▶ **WORK TO COMPLETE**:
Lines from the one containing "Model this object" through the end of the data are to be returned exactly, and no others.

▶ **PROVIDED MATERIAL**:
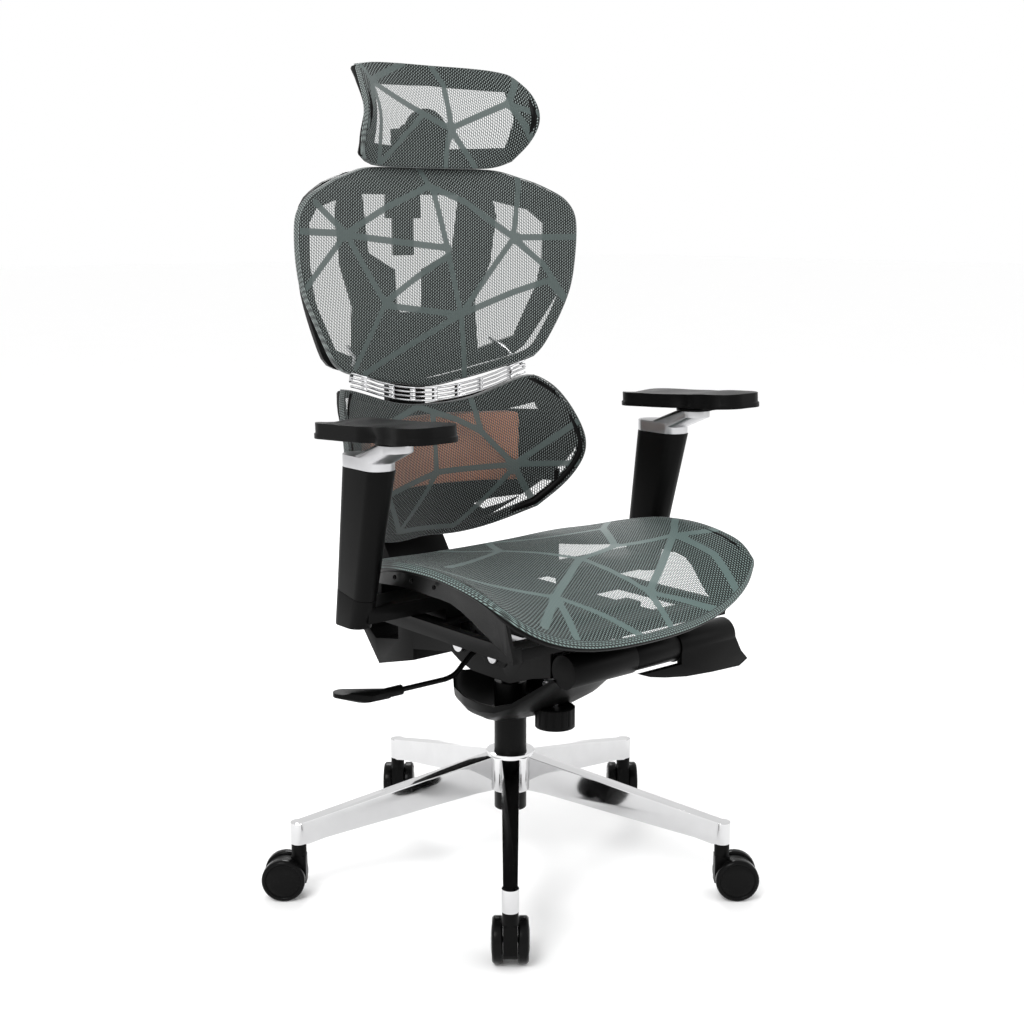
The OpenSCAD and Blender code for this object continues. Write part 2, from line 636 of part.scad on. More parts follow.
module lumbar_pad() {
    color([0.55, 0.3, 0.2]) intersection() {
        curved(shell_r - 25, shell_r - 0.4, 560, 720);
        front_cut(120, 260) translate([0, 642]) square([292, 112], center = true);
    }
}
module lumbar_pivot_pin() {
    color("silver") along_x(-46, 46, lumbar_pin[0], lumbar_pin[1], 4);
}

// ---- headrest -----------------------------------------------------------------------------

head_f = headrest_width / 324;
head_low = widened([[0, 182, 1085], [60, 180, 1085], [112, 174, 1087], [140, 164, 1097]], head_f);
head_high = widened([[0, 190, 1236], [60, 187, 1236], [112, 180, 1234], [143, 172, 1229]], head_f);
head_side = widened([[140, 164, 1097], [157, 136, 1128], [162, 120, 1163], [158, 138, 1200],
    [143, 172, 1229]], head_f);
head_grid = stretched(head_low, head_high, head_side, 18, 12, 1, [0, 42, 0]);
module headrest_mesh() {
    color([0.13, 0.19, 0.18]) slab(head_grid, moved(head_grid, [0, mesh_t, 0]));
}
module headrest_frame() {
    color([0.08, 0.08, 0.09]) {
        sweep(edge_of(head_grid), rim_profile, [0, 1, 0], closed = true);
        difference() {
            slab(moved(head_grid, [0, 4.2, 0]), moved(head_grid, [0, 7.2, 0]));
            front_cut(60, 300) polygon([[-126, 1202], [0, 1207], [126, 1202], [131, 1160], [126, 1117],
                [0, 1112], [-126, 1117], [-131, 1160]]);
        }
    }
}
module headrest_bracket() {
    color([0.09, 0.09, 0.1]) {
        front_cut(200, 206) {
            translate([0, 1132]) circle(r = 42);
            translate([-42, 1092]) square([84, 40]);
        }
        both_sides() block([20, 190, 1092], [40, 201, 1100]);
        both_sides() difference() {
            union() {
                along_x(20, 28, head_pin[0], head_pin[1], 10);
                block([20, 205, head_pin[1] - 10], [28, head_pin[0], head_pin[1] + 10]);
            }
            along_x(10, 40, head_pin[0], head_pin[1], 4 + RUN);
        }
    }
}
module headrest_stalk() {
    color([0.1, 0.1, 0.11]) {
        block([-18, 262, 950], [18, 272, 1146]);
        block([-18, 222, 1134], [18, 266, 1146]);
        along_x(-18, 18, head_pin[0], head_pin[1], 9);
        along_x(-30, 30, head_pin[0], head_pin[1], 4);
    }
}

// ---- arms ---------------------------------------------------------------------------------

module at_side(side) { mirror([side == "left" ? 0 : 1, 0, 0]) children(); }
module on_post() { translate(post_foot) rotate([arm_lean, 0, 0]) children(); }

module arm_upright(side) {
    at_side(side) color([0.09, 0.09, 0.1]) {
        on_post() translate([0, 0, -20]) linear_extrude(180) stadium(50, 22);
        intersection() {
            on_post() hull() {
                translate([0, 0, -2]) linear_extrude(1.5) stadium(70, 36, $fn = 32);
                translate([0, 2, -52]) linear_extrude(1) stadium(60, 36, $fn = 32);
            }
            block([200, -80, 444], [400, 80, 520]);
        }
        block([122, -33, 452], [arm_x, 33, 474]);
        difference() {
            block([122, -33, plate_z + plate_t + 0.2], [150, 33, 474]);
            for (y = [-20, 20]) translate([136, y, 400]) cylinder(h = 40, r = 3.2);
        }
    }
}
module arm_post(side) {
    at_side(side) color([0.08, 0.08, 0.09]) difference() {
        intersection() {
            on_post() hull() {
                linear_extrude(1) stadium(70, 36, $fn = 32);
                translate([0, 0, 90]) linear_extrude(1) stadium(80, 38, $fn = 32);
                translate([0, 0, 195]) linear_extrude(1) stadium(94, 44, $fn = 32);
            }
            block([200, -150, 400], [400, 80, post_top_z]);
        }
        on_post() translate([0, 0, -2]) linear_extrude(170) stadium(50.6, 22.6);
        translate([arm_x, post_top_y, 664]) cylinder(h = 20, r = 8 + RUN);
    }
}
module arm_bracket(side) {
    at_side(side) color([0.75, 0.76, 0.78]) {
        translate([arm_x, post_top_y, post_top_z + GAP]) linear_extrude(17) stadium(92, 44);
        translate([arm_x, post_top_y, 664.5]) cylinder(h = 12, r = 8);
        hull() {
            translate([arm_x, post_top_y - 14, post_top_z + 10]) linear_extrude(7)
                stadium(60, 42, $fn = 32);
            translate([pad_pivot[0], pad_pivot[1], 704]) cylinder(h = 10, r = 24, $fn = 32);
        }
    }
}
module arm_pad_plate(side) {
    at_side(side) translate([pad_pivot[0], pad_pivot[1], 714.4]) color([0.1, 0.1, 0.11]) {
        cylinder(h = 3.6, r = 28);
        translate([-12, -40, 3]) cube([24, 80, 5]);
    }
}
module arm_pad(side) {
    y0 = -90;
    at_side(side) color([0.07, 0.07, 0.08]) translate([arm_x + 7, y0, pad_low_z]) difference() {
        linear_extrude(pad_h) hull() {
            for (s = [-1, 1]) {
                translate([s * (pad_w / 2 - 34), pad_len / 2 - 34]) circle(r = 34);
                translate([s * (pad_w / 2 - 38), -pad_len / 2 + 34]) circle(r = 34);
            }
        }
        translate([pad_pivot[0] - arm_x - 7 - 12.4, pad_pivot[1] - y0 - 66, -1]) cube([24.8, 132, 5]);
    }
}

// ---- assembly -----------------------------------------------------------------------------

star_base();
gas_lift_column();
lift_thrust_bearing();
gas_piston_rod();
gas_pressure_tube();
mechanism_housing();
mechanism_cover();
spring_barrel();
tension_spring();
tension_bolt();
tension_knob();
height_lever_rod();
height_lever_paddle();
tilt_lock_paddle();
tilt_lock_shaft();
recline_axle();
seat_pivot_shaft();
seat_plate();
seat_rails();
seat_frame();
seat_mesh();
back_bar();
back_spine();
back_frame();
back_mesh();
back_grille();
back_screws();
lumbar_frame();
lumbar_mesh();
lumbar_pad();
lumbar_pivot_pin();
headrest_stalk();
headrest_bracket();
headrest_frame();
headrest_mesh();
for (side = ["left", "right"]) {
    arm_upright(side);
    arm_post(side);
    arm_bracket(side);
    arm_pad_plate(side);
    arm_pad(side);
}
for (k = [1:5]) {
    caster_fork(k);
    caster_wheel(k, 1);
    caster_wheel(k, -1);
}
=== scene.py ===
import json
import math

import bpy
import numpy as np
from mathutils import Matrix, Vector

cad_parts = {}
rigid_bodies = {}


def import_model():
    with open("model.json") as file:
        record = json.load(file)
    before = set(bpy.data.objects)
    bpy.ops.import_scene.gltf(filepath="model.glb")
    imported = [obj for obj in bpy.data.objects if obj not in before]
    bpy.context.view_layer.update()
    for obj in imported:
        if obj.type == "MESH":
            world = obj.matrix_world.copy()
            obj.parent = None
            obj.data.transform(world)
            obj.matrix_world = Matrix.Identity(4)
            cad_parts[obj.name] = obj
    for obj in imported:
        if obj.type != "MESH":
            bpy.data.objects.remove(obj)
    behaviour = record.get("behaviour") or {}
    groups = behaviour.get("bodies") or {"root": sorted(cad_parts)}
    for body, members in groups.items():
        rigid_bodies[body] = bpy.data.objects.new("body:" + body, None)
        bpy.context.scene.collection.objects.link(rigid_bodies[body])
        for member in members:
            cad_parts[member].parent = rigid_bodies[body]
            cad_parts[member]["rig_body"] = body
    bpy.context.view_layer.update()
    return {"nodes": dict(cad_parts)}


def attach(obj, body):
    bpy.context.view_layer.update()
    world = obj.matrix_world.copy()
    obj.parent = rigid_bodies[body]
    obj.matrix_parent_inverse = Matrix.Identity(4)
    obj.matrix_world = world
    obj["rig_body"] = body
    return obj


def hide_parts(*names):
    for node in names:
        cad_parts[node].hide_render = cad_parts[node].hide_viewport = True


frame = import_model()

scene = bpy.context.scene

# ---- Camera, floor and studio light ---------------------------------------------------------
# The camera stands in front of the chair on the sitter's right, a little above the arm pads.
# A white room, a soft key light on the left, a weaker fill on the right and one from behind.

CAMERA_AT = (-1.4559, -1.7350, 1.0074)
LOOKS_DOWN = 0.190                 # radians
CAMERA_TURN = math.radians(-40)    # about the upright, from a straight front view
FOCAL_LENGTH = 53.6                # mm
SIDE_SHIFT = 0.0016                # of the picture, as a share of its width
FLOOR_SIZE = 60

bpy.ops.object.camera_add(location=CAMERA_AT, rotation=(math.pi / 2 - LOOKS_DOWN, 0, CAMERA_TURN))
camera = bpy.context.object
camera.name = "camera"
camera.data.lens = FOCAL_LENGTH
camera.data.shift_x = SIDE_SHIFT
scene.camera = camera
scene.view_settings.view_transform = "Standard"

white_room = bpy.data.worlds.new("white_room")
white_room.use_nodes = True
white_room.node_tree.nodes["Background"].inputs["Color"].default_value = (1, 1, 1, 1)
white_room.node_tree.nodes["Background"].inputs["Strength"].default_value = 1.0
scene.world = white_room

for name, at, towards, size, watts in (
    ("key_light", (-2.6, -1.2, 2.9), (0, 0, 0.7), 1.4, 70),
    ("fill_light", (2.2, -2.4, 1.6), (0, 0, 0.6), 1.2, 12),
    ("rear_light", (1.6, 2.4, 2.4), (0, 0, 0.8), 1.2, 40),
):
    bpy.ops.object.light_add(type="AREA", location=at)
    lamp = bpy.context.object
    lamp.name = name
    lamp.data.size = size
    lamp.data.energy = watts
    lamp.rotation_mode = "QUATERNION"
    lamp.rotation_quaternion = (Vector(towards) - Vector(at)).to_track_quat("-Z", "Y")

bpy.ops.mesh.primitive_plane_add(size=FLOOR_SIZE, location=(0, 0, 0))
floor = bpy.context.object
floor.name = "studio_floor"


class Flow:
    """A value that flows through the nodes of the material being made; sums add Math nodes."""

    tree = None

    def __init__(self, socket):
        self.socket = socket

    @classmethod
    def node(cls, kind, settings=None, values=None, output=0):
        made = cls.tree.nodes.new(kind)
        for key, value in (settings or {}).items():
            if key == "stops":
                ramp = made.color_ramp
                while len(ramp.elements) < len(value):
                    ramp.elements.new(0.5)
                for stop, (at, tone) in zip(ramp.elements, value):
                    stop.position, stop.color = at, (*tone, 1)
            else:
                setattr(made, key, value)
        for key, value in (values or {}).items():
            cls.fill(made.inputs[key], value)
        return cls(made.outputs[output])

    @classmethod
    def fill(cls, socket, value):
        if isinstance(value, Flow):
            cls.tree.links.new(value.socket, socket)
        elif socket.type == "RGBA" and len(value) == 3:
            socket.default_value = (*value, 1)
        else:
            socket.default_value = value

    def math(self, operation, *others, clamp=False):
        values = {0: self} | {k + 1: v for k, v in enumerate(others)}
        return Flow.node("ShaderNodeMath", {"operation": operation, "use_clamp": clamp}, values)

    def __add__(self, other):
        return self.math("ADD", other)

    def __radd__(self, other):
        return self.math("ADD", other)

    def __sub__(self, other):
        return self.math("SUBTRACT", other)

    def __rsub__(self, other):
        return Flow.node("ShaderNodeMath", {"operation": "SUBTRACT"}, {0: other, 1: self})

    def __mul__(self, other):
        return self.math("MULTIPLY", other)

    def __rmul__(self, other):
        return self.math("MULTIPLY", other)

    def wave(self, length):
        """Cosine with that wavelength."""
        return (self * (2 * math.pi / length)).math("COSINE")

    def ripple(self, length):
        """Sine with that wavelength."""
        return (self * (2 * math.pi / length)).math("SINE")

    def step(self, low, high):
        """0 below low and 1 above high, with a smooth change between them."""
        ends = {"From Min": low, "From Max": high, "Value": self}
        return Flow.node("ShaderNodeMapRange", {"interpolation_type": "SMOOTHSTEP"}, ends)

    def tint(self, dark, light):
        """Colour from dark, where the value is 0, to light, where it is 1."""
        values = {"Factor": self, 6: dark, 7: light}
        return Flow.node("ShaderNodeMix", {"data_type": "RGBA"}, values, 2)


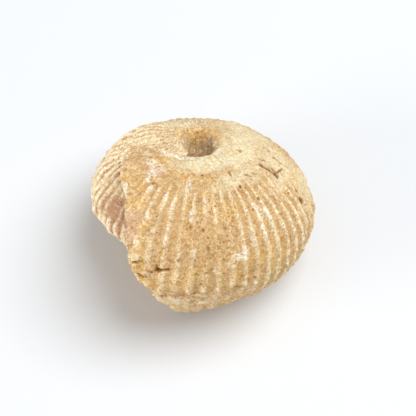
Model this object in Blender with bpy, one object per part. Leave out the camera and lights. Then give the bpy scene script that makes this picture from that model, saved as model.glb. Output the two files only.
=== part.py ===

▶ **CORRECT RESULT**:
Model this object in Blender with bpy, one object per part. Leave out the camera and lights. Then give the bpy scene script that makes this picture from that model, saved as model.glb. Output the two files only.
=== part.py ===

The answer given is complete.